A few days ago I forwarded to some contacts of mine Caroline Criado Perez’ Invisible Women newsletter on the current situation of women and girls in Afghanistan. It contains some horrifying examples of the terror actually imposed upon women and girls, and at the end it suggests a few ways to humbly support victims and initiatives of resistance.
A friend of mine, living in North Africa and a hajji himself, sent me a reaction. The Taliban have learnt a few things, he wrote; they will now deceive more skilfully than before. They might grant some rights to women, should they be interested in the recognition of their Islamic emirate by the US – but I think they really don’t care. And make no mistake, the Taliban’s victory is a victory for the whole Islamist Muslim world, just like when they all stood behind Saddam Hussein when he bawled against the US. Every single fact that might humiliate the US or the Western world, is perceived as a victory. That’s the game Erdogan’s playing and that the Taliban will be playing. In addition, next year it will be a hundred years since the fall of the last caliphate, the Ottoman empire. It’s hard to imagine a more symbolic restart.

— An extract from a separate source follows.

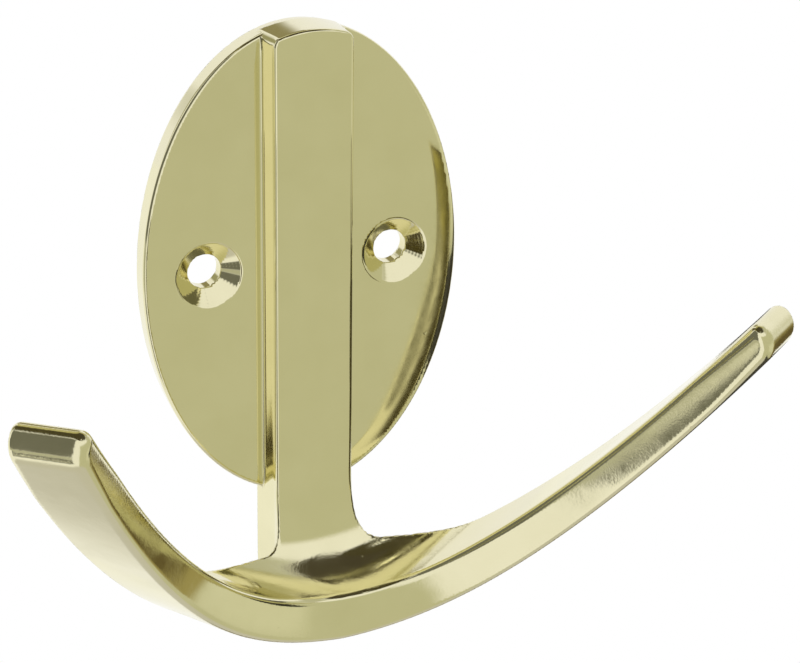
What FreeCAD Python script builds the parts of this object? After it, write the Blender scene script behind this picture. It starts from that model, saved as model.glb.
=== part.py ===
import FreeCAD, Part
import math
import os

V = FreeCAD.Vector

# Double robe hook, cast in one piece. Millimetres.
# X runs along the wall, +Y into the wall, +Z up; the plate's back lies on Y = 0
# and the origin is the middle of the oval. The hook's front faces -Y.

# Oval wall plate; the size is that of its front rim, and the side wall draws in towards the wall
plate_width = 41.6
plate_height = 61.6
plate_thick = 3.8
edge_draft = 0.3
crown_width = 3.0          # the face falls away gently over this rim width
crown_drop = 0.22
rim_round = 0.6

# Rib down the plate, going on below it as the stem
rib_proud = 3.7            # rib face above the plate's face
rib_half_face = 5.0        # half width at the rib's face
rib_half_foot = 5.4        # half width at the plate's face (draft)
stem_back = 1.4            # the stem stands this far off the wall

# Screw holes for a 4.2 mm flat-head wood screw, between the rib and the plate's edge
hole_lean = 0.75           # nearer to the rib than half way
hole_dia = 4.3
sink_dia = 8.65
sink_depth = 1.95

# Front top edge of the arms: a bow in plan that climbs outward
nose_out = 17.52           # front edge from the wall at the middle
bow = 0.0190               # plan curve, per mm
bow_ease = 1.32e-6
nose_drop = 39.9           # front edge below the plate's centre
climb = 0.0269             # rise, per mm
climb_ease = 0.93e-6
arm_end = 40.35            # station of the tips
tip_tilt = 0.7             # the tips are cut steeper than square to the path

# Strap section of the arms; the second values are at the station taper_at
strap_thick_mid = 6.0
strap_thick_tip = 4.2
strap_width_mid = 7.9
strap_width_tip = 9.3
taper_at = 42.0

# Slide from the stem's face into the saddle
slide_radius = 12.3
slide_fade = 19.0          # the slide's radius dies away over this distance
slide_least = 3.2
heel_radius = 6.0
flare_radius = 3.9         # stem side into the arms' back wall

# Softened edges
nose_round = 1.3           # top of the tips, in side view
chin_round = 2.3           # underside of the tips
crest_round = 0.9          # upright corners of the rib's crest
band_round = 1.0           # rims of the front band
back_round = 0.45          # rib, slide, heel and the arms' back rims

rib_face = plate_thick + rib_proud
hole_place = (rib_half_foot + plate_width / 2) / 2 - hole_lean
clear = plate_height + nose_drop                     # cutting tools reach past the casting
flare_end = rib_half_foot + 0.2 * flare_radius       # station where the flare meets the back wall


def edge_plan(t):
    return nose_out + bow * t**2 - bow_ease * t**4


def edge_rise(t):
    return -nose_drop + climb * t**2 - climb_ease * t**4


def plan_slope(t):
    return -(2 * bow * t - 4 * bow_ease * t**3)


def rise_slope(t):
    return 2 * climb * t - 4 * climb_ease * t**3


def front_top(t):
    return V(t, -edge_plan(t), edge_rise(t))


def level_normal(t):
    # level, square to the plan path, towards the wall
    s = plan_slope(t)
    return V(-s, 1, 0) * (1 / math.hypot(1, s))


def path_tangent(t):
    v = V(1, plan_slope(t), rise_slope(t))
    return v * (1 / v.Length)


def strap_thick(t):
    return strap_thick_mid + (strap_thick_tip - strap_thick_mid) * abs(t) / taper_at


def strap_width(t):
    return strap_width_mid + (strap_width_tip - strap_width_mid) * abs(t) / taper_at


def front_bottom(t):
    d = path_tangent(t)
    plan = math.hypot(d.x, d.y)
    down = V(d.x * d.z / plan, d.y * d.z / plan, -plan)
    return front_top(t) + down * strap_thick(t)


def spline(points):
    c = Part.BSplineCurve()
    c.interpolate(points)
    return c


def flat(p):
    return V(p.x, p.y, 0)


# Oval plate
def oval(shrink, y):
    # long axis upright, drawn flat and then stood up against the wall; it starts and ends at the foot
    e = Part.Ellipse(V(0, 0, 0), plate_height / 2 - shrink, plate_width / 2 - shrink)
    stand = FreeCAD.Matrix(0, -1, 0, 0, 0, 0, 1, y, -1, 0, 0, 0, 0, 0, 0, 1)
    return Part.Wire([e.toShape()]).transformGeometry(stand)


def ring_edges(solid, y):
    # edges lying wholly at one depth
    out = []
    for e in solid.Edges:
        m = e.valueAt((e.FirstParameter + e.LastParameter) / 2)
        if abs(m.y - y) < 1e-4 and all(abs(v.Y - y) < 1e-4 for v in e.Vertexes):
            out.append(e)
    return out


def plate():
    # drafted side wall, and a flat face that falls away towards a rounded rim
    shoulder = plate_thick - crown_drop
    body = Part.makeLoft([oval(edge_draft, 0), oval(0, -shoulder)], True, True)
    rings = []
    for i in range(5):
        f = i / 4.0
        rings.append(oval(crown_width * f, -plate_thick + crown_drop * (1 - f) ** 2))
    slab = body.fuse(Part.makeLoft(rings, True, False)).Solids[0]
    return slab.makeFillet(rim_round, ring_edges(slab, -shoulder))


def screw_hole(x):
    through = Part.makeCylinder(hole_dia / 2, 2 * plate_thick, V(x, plate_thick / 2, 0), V(0, -1, 0))
    slope = (sink_dia - hole_dia) / 2 / sink_depth
    mouth = Part.makeCone(hole_dia / 2, sink_dia / 2 + slope * sink_depth, 2 * sink_depth,
                          V(x, -(plate_thick - sink_depth), 0), V(0, -1, 0))
    return through.fuse(mouth)


# Rib and stem sides in plan, with the casting draft
def side_x(y):
    k = (rib_half_foot - rib_half_face) / rib_proud
    return rib_half_face + k * (y + rib_face)


# Plan outline of the saddle, stem and arms, as one closed wire
def back_point(t):
    return flat(front_top(t) + level_normal(t) * strap_width(t))


def back_tangent(t):
    d = back_point(t + 0.01) - back_point(t - 0.01)
    return d * (1 / d.Length)


def flare(sign):
    # the stem's side runs into the arms' back wall through a concave arc
    c, d = back_point(flare_end), back_tangent(flare_end)
    y0, y1 = -stem_back, c.y + flare_radius
    a = V(side_x(y0), y0, 0)
    b = V(side_x(y1), y1, 0)
    ab = (b - a) * (1 / (b - a).Length)
    reach = flare_radius * 0.46
    blend = Part.BezierCurve()
    blend.setPoles([b, b + ab * reach, c - d * reach, c])
    end = 1.1 * arm_end
    pts = [back_point(flare_end + (end - flare_end) * i / 8.0) for i in range(9)]
    wall = Part.BSplineCurve()
    wall.interpolate(Points=pts, InitialTangent=d, FinalTangent=back_tangent(end))
    edges = [Part.LineSegment(a, b).toShape(), blend.toShape(), wall.toShape()]
    if sign < 0:
        edges = [e.mirror(V(0, 0, 0), V(1, 0, 0)) for e in edges]
    return edges, V(sign * a.x, a.y, 0), V(sign * pts[-1].x, pts[-1].y, 0)


def plan_outline():
    right, ra, rb = flare(1)
    left, la, lb = flare(-1)
    end = 1.1 * arm_end
    front = spline([flat(front_top(-end + 2 * end * i / 12.0)) for i in range(13)]).toShape()
    f0, f1 = flat(front_top(-end)), flat(front_top(end))
    edges = right + left + [front, Part.LineSegment(ra, la).toShape(),
                            Part.LineSegment(rb, f1).toShape(), Part.LineSegment(lb, f0).toShape()]
    return Part.Wire(Part.__sortEdges__(edges))


# Top surface: level across the arms, climbing into the stem's face at the middle
def slide_size(t):
    return slide_least + (slide_radius - slide_least) * math.exp(-(abs(t) / slide_fade) ** 3.2)


def wall_reach(t):
    # from the front edge back to the plane of the stem's face
    exact = (edge_plan(t) - rib_face) / level_normal(t).y
    return min(exact, 1.16 * slide_radius)


def top_profile(t, f):
    # f runs from 0 in front of the edge to 1 where the slide turns upright
    r = slide_size(t)
    reach = wall_reach(t)
    lead = 0.3 * slide_radius
    flat_run = lead + reach - r
    total = flat_run + r * math.pi / 2
    s = f * total
    if s <= flat_run:
        w, z = s - lead, 0.0
    else:
        a = (s - flat_run) / r
        w, z = reach - r + r * math.sin(a), r * (1 - math.cos(a))
    p = front_top(t) + level_normal(t) * w
    return V(p.x, p.y, p.z + z)


steps = (0, 0.06, 0.12, 0.18, 0.25, 0.33, 0.43, 0.55, 0.7, 0.85, 1.0, 1.15)
stations = [f * arm_end for f in steps]


def top_tools():
    # one sheet over both arms, the saddle and the slide, and the rib's face above it
    rows = [-t for t in stations[:0:-1]] + stations
    s = Part.BSplineSurface()
    s.interpolate([[top_profile(t, j / 16.0) for j in range(17)] for t in rows])
    lid = s.toShape().extrude(V(0, -clear / 26, clear))
    brow = s.vIso(s.bounds()[3]).toShape()
    wall = brow.extrude(V(0, 0, clear)).extrude(V(0, -clear / 2, 0))
    near = Part.makeBox(3 * rib_half_foot, clear, 2 * clear, V(-1.5 * rib_half_foot, -clear, -nose_drop))
    return lid, wall.common(near)


def bottom_tool():
    rows = [-t for t in stations[:0:-1]] + stations
    grid = []
    for t in rows:
        b = front_bottom(t)
        n = level_normal(t)
        grid.append([b + n * nose_out * f for f in (-0.2, 0.15, 0.5, 0.85, 1.2)])
    s = Part.BSplineSurface()
    s.interpolate(grid)
    return s.toShape().extrude(V(0, 0, -clear))


def tip_normal():
    d = V(1, plan_slope(arm_end), tip_tilt * rise_slope(arm_end))
    return d * (1 / d.Length)


def tip_tool(sign):
    a, d = front_top(arm_end), tip_normal()
    box = Part.makeBox(clear, clear, clear / 2, V(-clear / 2, -clear / 2, 0))
    box.Placement = FreeCAD.Placement(V(sign * a.x, a.y, a.z),
                                      FreeCAD.Rotation(V(0, 0, 1), V(sign * d.x, d.y, d.z)))
    return box


# The rib's crest follows the oval
def crest_tool():
    shoulder = plate_thick - crown_drop
    column = Part.makeLoft([oval(edge_draft, 0), oval(0, -shoulder)], True, True)
    column = column.fuse(Part.Face(oval(0, -shoulder)).extrude(V(0, -2 * rib_face, 0)))
    box = Part.makeBox(4 * rib_half_foot, 1.6 * rib_face, plate_height,
                       V(-2 * rib_half_foot, -1.4 * rib_face, plate_height / 16))
    return box.cut(column)


def casting():
    low = nose_drop + 2 * strap_thick_mid
    body = Part.Face(plan_outline()).extrude(V(0, 0, low + 0.55 * plate_height))
    body.translate(V(0, 0, -low))
    lid, wall = top_tools()
    for tool in (lid, wall, bottom_tool(), tip_tool(1), tip_tool(-1)):
        body = body.cut(tool)
    return max(body.Solids, key=lambda s: s.Volume)


def face_at(solid, point):
    probe = Part.Vertex(point)
    return min(solid.Faces, key=lambda f: f.distToShape(probe)[0])


def shared(a, b):
    return [e for e in a.Edges if any(e.isSame(x) for x in b.Edges)]


def corner_edges(solid, face):
    # edges of a face where it meets its neighbour at a real corner
    out = []
    for e in face.Edges:
        p = e.valueAt((e.FirstParameter + e.LastParameter) / 2)
        normals = []
        for f in solid.Faces:
            if any(e.isSame(x) for x in f.Edges):
                u, v = f.Surface.parameter(p)
                normals.append(f.normalAt(u, v))
        if len(normals) == 2 and abs(math.degrees(normals[0].getAngle(normals[1]))) > 30:
            out.append(e)
    return out


def unique(edges):
    out = []
    for e in edges:
        if not any(e.isSame(x) for x in out):
            out.append(e)
    return out


def tip_edges(body, top):
    # the tips' edges across the strap, the upper or the lower pair
    n = level_normal(arm_end)
    middle = (front_top(arm_end) + front_bottom(0.97 * arm_end)) * 0.5 + n * (strap_width_tip / 2)
    out = []
    for sign in (1, -1):
        across = V(sign * n.x, n.y, 0)
        for e in face_at(body, V(sign * middle.x, middle.y, middle.z)).Edges:
            run = e.valueAt(e.LastParameter) - e.valueAt(e.FirstParameter)
            if abs(run.dot(across)) > 0.7 * run.Length and (e.CenterOfMass.z > middle.z) == top:
                out.append(e)
    return out


# Rounding: heel, tips and crest corners first, then the front band's rims, then all the rest
def softened(body):
    below = front_bottom(arm_end / 2) + level_normal(arm_end / 2) * (strap_width_mid / 2)
    behind = V(0, -stem_back, -nose_drop * 0.5)
    heel = shared(face_at(body, below), face_at(body, behind))
    body = body.makeFillet(heel_radius, heel)
    body = body.makeFillet(nose_round, tip_edges(body, True))
    body = body.makeFillet(chin_round, tip_edges(body, False))
    body = body.cut(crest_tool())
    crest = face_at(body, V(0, -plate_thick - rib_proud / 2, plate_height / 2))
    body = body.makeFillet(crest_round, [e for e in crest.Edges if e.BoundBox.YLength > rib_proud / 2])

    band = face_at(body, V(0, -nose_out, -nose_drop - strap_thick_mid / 2))
    body = body.makeFillet(band_round, band.Edges)

    saddle = V(0, -rib_face - slide_radius * 0.3, -nose_drop + slide_radius * 0.29)
    edges = []
    for point in (saddle, V(0, -rib_face, 0), below, behind):
        edges += corner_edges(body, face_at(body, point))
    return body.makeFillet(back_round, unique(edges))


def hook():
    body = softened(casting()).fuse(plate()).removeSplitter().Solids[0]
    for x in (-hole_place, hole_place):
        body = body.cut(screw_hole(x))
    return body.Solids[0]


os.makedirs("parts", exist_ok=True)
hook().exportStep("parts/robe_hook.step")
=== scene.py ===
import math

import bpy
import numpy as np
from mathutils import Matrix, Vector

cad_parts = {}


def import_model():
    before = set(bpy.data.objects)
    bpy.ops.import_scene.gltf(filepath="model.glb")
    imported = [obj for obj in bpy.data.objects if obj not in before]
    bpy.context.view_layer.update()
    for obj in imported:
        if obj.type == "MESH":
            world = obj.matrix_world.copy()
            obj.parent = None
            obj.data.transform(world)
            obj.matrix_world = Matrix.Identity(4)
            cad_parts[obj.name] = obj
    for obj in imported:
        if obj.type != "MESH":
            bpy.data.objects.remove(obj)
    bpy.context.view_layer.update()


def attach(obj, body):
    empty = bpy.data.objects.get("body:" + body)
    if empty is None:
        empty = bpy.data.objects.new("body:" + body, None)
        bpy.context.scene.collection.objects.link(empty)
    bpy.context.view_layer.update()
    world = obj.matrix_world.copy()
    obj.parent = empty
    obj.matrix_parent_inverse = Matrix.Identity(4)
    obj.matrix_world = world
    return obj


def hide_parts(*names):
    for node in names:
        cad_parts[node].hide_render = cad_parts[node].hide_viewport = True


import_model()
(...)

And don’t delude yourself about women’s rights in the Islamist world. They send women to the frontline to catch the first bullets, but as soon as they come to power, the women are forced back into their lockbox to serve the man at his every beck and call, to deliver and raise children, to do the cooking and to thank the Lord for His favours. Western help for Muslim women? Counterproductive. Democracy for Islamic countries? Counterproductive. Their system of norms and values is fundamentally different from the Western one.
And about the sharia: I have the texts here in my library. Girls and boys have to marry as soon as they are able to conceive and deliver children, that is from puberty. A relation outside of marriage? A disgrace, for the culprits, their families, the whole of society. Do you think Islamists in Brussels think differently? Forget it. They completely agree. As soon as they get some power, they impose the sharia in the field conquered. The more power, the more sharia. And politics are asleep – or else reinforce Islamism by ignoring critical Muslims.
It will be clear: for my friend Ismail the main danger for Islam is the detrimental impact of fundamentalist Islamism. Yet, it remains to be seen if and how in Afghanistan ideological purity and backward patriarchal traditions will be reconciled with the growing needs for education and instruction required by even the most reactionary sectors of society.